Главка эта не так проста, как может показаться на первый взгляд. “Идеология воина, фронтовика составляется из нескольких сегментов, четко отграниченных друг от друга. Подобно нецементированным кирпичам, они держатся вместе только силой своей тяжести ‹…› Жизнь утрясает эту кладку, обламывает один кирпич об другие. Так, наш древний интернационализм был обломан свежей ненавистью к немцам ‹…›

Один из самых тяжелых и остроугольных кирпичей положил Илья Эренбург, газетчик. Его труд может быть сравнен только с трудом коллектива (1)Правды(2) или (1)Красной Звезды(2). Он намного выше труда всех остальных писателей наших. Для многих этот кирпич заменил все остальные, всем – мировоззрение, и сколько молодых офицеров назвали бы себя эренбургианцами, знай они закон словообразования”.

Остановимся. Самое важное слово в этом отрывке – газетчик. На него Эренбург мог бы и обидеться. Он ведь был не только газетчиком, не только журналистом. Он был поэтом и писал неплохие стихи. Он был писателем и писал романы, пользовавшиеся настоящей, не дутой популярностью. К первому его роману “Похождения Хулио Хуренито и его учеников” писал предисловие Николай Бухарин. Роман “Любовь Жанны Ней” экранизировал знаменитый австрийский режиссер Пабст. “День второй” сделался чуть ли не классикой молодой советской литературы.

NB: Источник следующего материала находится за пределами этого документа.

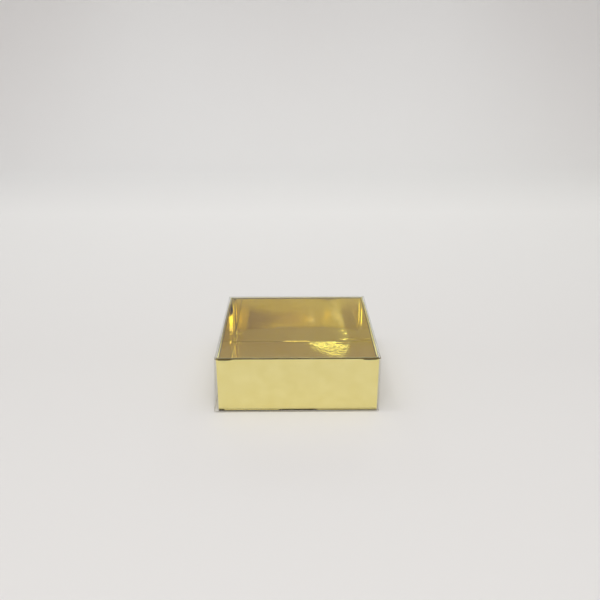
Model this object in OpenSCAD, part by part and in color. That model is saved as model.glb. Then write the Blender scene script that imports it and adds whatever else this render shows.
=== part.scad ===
// Favour box: a tray folded from one sheet of gold metallised card, under a clear lift-off lid.
// Each creased panel, flap and tab of the two folded sheets is its own piece.
// The origin is at the middle of the tray's underside, +Z is up and the front faces -Y.

/* [Tray] */
// Outside width and depth of the gold tray
tray_w = 78.4; // [60:0.2:120]
// Height of the tray, from the table to the top of its rim
tray_h = 29.2; // [18:0.2:60]
// Thickness of the metallised card
card_t = 0.4; // [0.3:0.05:0.6]
// Slack between the layers of a double wall
fold_gap = 0.1; // [0.05:0.05:0.3]
// Gap under an inner wall, which lets it fold in past the floor
foot_gap = 0.4; // [0.3:0.1:1.5]

/* [Corner flaps] */
// Length of a corner flap, tucked into the front or back double wall
flap_l = 24; // [10:1:28]
// How far each end of a corner flap's free edge slants in
flap_slant = 4; // [0:0.5:6]

/* [Locking slots] */
// Width of the slot in each bottom crease
slot_w = 16.5; // [8:0.5:30]
// Height of a slot in the outer wall
slot_rise = 1; // [0.3:0.1:1.5]
// Play between a locking tab and the edges of its slot
lock_play = 0.25; // [0.1:0.05:0.5]
// Height of a locking tab's end above the table
lock_lift = 0.1; // [0.05:0.05:0.2]

/* [Lid] */
// Thickness of the clear film
film_t = 0.3; // [0.2:0.05:0.4]
// Play between the tray and the lid's corner tabs
lid_play = 0.2; // [0.1:0.05:0.6]
// Height of the lid's lower edge above the table
skirt_lift = 0.3; // [0.1:0.1:2]
// Width of a lid's corner tab, glued behind the front or back wall
lid_tab_w = 8; // [4:0.5:14]
// How far each end of a lid tab's free edge slants in
lid_tab_slant = 3; // [0:0.5:6]

/* [Hidden] */
// A double wall is two card layers with a corner flap between them
rim_w = 3 * card_t + 2 * fold_gap;
// Panels between the front and back outer walls, and between all outer walls
floor_w = tray_w - 2 * card_t;
side_wall_l = floor_w - 2 * fold_gap;
// The outer and inner walls end under the rim strip
wall_h = tray_h - card_t;
side_rim_l = tray_w - 2 * (rim_w + fold_gap);
inner_z = card_t + foot_gap;
lock_w = slot_w - 2 * lock_play;
// Inside and outside width of the lid, and the height of its walls
lid_in_w = tray_w + 2 * (film_t + lid_play);
lid_w = lid_in_w + 2 * film_t;
skirt_h = tray_h - skirt_lift;
// How far every cut runs past the card that it cuts
overrun = 1;
// Turns from the front side to each side
TO_RIGHT = 90;
TO_BACK = 180;
TO_LEFT = 270;
GOLD = [0.84, 0.76, 0.48];
GOLD_INSIDE = [0.66, 0.57, 0.36];
CLEAR = [0.88, 0.9, 0.9, 0.3];

// A flat panel centred on X, standing on z0 with its outer face at y = -reach
module standing_panel(length, thickness, height, reach, z0) {
    translate([-length / 2, -reach, z0])
        cube([length, thickness, height]);
}

// The slot in the front bottom crease, which cuts the floor's edge and the wall's foot
module lock_slot(depth, rise) {
    translate([-slot_w / 2, -tray_w / 2 - overrun, -overrun])
        cube([slot_w, overrun + depth, overrun + rise]);
}

// An upright tab that starts at a crease at x = 0 and narrows towards its free edge
module crease_tab(width, height, slant, thickness) {
    translate([0, thickness, 0])
        rotate([90, 0, 0])
            linear_extrude(thickness)
                polygon([[0, 0], [width, slant], [width, height - slant], [0, height]]);
}

module floor_panel() {
    color(GOLD_INSIDE)
        difference() {
            translate([-floor_w / 2, -floor_w / 2, 0])
                cube([floor_w, floor_w, card_t]);
            for (turn = [0, TO_RIGHT, TO_BACK, TO_LEFT])
                rotate([0, 0, turn])
                    lock_slot(rim_w + lock_play, card_t + overrun);
        }
}

// An outer wall, with the notch of the locking slot at its foot
module outer_wall(length) {
    color(GOLD)
        difference() {
            standing_panel(length, card_t, wall_h, tray_w / 2, 0);
            lock_slot(card_t + overrun, slot_rise);
        }
}

module rim_strip(length) {
    color(GOLD)
        standing_panel(length, rim_w, card_t, tray_w / 2, wall_h);
}

// An inner wall, rolled over the rim, with the tab that locks it into the slot
module inner_wall(length) {
    reach = tray_w / 2 - rim_w + card_t;
    color(GOLD_INSIDE)
        union() {
            standing_panel(length, card_t, wall_h - inner_z, reach, inner_z);
            standing_panel(lock_w, card_t, wall_h - lock_lift, reach, lock_lift);
        }
}

// A flap of a side wall, inside the front double wall at the left corner
module corner_flap() {
    color(GOLD_INSIDE)
        translate([-floor_w / 2, -side_wall_l / 2, inner_z])
            crease_tab(flap_l, wall_h - fold_gap - inner_z, flap_slant, card_t);
}

module lid_top() {
    color(CLEAR)
        translate([-lid_w / 2, -lid_w / 2, tray_h])
            cube([lid_w, lid_w, film_t]);
}

module lid_wall(length) {
    color(CLEAR)
        standing_panel(length, film_t, skirt_h, lid_w / 2, skirt_lift);
}

// A tab of the lid's side wall, behind the front wall at the left corner
module lid_tab() {
    color(CLEAR)
        translate([-lid_in_w / 2, -lid_in_w / 2, skirt_lift])
            crease_tab(lid_tab_w, skirt_h, lid_tab_slant, film_t);
}

module front_outer_wall() { outer_wall(tray_w); }
module right_outer_wall() { rotate([0, 0, TO_RIGHT]) outer_wall(side_wall_l); }
module back_outer_wall() { rotate([0, 0, TO_BACK]) outer_wall(tray_w); }
module left_outer_wall() { rotate([0, 0, TO_LEFT]) outer_wall(side_wall_l); }

module front_rim() { rim_strip(tray_w); }
module right_rim() { rotate([0, 0, TO_RIGHT]) rim_strip(side_rim_l); }
module back_rim() { rotate([0, 0, TO_BACK]) rim_strip(tray_w); }
module left_rim() { rotate([0, 0, TO_LEFT]) rim_strip(side_rim_l); }

module front_inner_wall() { inner_wall(side_wall_l); }
module right_inner_wall() { rotate([0, 0, TO_RIGHT]) inner_wall(side_rim_l); }
module back_inner_wall() { rotate([0, 0, TO_BACK]) inner_wall(side_wall_l); }
module left_inner_wall() { rotate([0, 0, TO_LEFT]) inner_wall(side_rim_l); }

module left_front_flap() { corner_flap(); }
module right_front_flap() { mirror([1, 0, 0]) corner_flap(); }
module left_back_flap() { mirror([0, 1, 0]) corner_flap(); }
module right_back_flap() { mirror([1, 0, 0]) mirror([0, 1, 0]) corner_flap(); }

module lid_front_wall() { lid_wall(lid_w); }
module lid_right_wall() { rotate([0, 0, TO_RIGHT]) lid_wall(lid_in_w); }
module lid_back_wall() { rotate([0, 0, TO_BACK]) lid_wall(lid_w); }
module lid_left_wall() { rotate([0, 0, TO_LEFT]) lid_wall(lid_in_w); }

module lid_left_front_tab() { lid_tab(); }
module lid_right_front_tab() { mirror([1, 0, 0]) lid_tab(); }
module lid_left_back_tab() { mirror([0, 1, 0]) lid_tab(); }
module lid_right_back_tab() { mirror([1, 0, 0]) mirror([0, 1, 0]) lid_tab(); }

floor_panel();
front_outer_wall();
right_outer_wall();
back_outer_wall();
left_outer_wall();
front_rim();
right_rim();
back_rim();
left_rim();
front_inner_wall();
right_inner_wall();
back_inner_wall();
left_inner_wall();
right_front_flap();
right_back_flap();
left_back_flap();
left_front_flap();
lid_top();
lid_front_wall();
lid_right_wall();
lid_back_wall();
lid_left_wall();
lid_right_front_tab();
lid_right_back_tab();
lid_left_back_tab();
lid_left_front_tab();
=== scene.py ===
import math

import bmesh
import bpy
from mathutils import Matrix, Vector


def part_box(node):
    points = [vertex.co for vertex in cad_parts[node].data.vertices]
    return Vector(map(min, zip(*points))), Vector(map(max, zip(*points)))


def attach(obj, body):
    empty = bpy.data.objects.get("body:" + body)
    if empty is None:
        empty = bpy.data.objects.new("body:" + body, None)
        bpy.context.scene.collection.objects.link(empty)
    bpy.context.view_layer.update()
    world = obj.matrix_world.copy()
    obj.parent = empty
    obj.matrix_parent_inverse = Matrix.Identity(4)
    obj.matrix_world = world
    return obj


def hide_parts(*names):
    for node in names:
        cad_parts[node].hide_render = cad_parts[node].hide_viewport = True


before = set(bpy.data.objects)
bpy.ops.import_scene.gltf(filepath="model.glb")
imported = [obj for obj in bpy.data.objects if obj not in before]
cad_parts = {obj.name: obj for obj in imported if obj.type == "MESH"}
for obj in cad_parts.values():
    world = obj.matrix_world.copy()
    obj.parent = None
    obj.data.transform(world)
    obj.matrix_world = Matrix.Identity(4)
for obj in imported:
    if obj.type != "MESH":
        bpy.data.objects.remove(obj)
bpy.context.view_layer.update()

# A favour box: a tray folded from gold metallised card, under a clear lift-off lid. Lengths are in
# metres. The origin is at the middle of the tray's underside, +Z is up and the front faces -Y. Every
# panel is laid out as the middle surface of its sheet and then thickened.

MM = 0.001

# Sizes of the CAD frame
WALL_LOW, WALL_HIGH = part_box("front_outer_wall")
RIM_LOW, RIM_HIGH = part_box("front_rim")
INNER_LOW, INNER_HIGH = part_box("front_inner_wall")
FLAP_LOW, FLAP_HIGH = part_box("right_front_flap")
LID_LOW, LID_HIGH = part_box("lid_top")
LID_TAB_LOW, LID_TAB_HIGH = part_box("lid_right_front_tab")

TRAY_HALF = WALL_HIGH.x
CARD = WALL_HIGH.y - WALL_LOW.y
RIM_WIDTH = RIM_HIGH.y - RIM_LOW.y
WALL_TOP = RIM_LOW.z
TRAY_TOP = RIM_HIGH.z
SIDE_RIM_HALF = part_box("right_rim")[1].y
INNER_HALF = INNER_HIGH.x
LOCK_FOOT = INNER_LOW.z
INNER_START = RIM_WIDTH - CARD
FLAP_REACH = FLAP_LOW.x
FLAP_FOOT, FLAP_TOP = FLAP_LOW.z, FLAP_HIGH.z
FLAP_MIDDLE = -(FLAP_LOW.y + FLAP_HIGH.y) / 2
LID_HALF = LID_HIGH.x
FILM = LID_HIGH.z - LID_LOW.z
LID_TOP = LID_HIGH.z
LID_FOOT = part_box("lid_right_wall")[0].z
LID_TAB_REACH = LID_TAB_LOW.x
LID_TAB_MIDDLE = -(LID_TAB_LOW.y + LID_TAB_HIGH.y) / 2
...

Все это Борис Слуцкий, молодой майор армии-победительницы, элиминирует. Он выделяет то самое важное, что было в Эренбурге. Газетчик, журналист. Любопытно, что так же характеризовал Эренбурга и человек, весьма далекий от молодого Бориса Слуцкого, – пожилой Владимир Набоков. Первое, что он ответил на вопрос об Эренбурге: “Гениальный журналист”. Конечно, гениальный, раз его труд можно сравнить с трудом целой газеты, раз ему удалось “положить самый тяжелый и остроугольный кирпич в кладку идеологии фронтовика”. Остается объяснить, что это за “кирпич” и как к нему относится фронтовик Слуцкий.

Неоднозначно. Вот что он пишет: “Все знают, что имя вклада Эренбурга – ненависть. ‹…› Как Адам и как Колумб, Эренбург первым вступил в страну ненависти и дал имена ее жителям – фрицы. ‹…› Не один из моих знакомых задумчиво отвечал на мои аргументы: (1)Знаете, я все-таки согласен с Эренбургом(2). Из этого следует, по меньшей мере, две вещи. Во-первых, что “наш древний интернационализм” обламывался как раз таки “кирпичом” Эренбурга. И во-вторых, что сам Борис Слуцкий не всегда бывал согласен с яростными статьями Эренбурга. Его “древний интернационализм” не очень-то “обламывался” свежей ненавистью.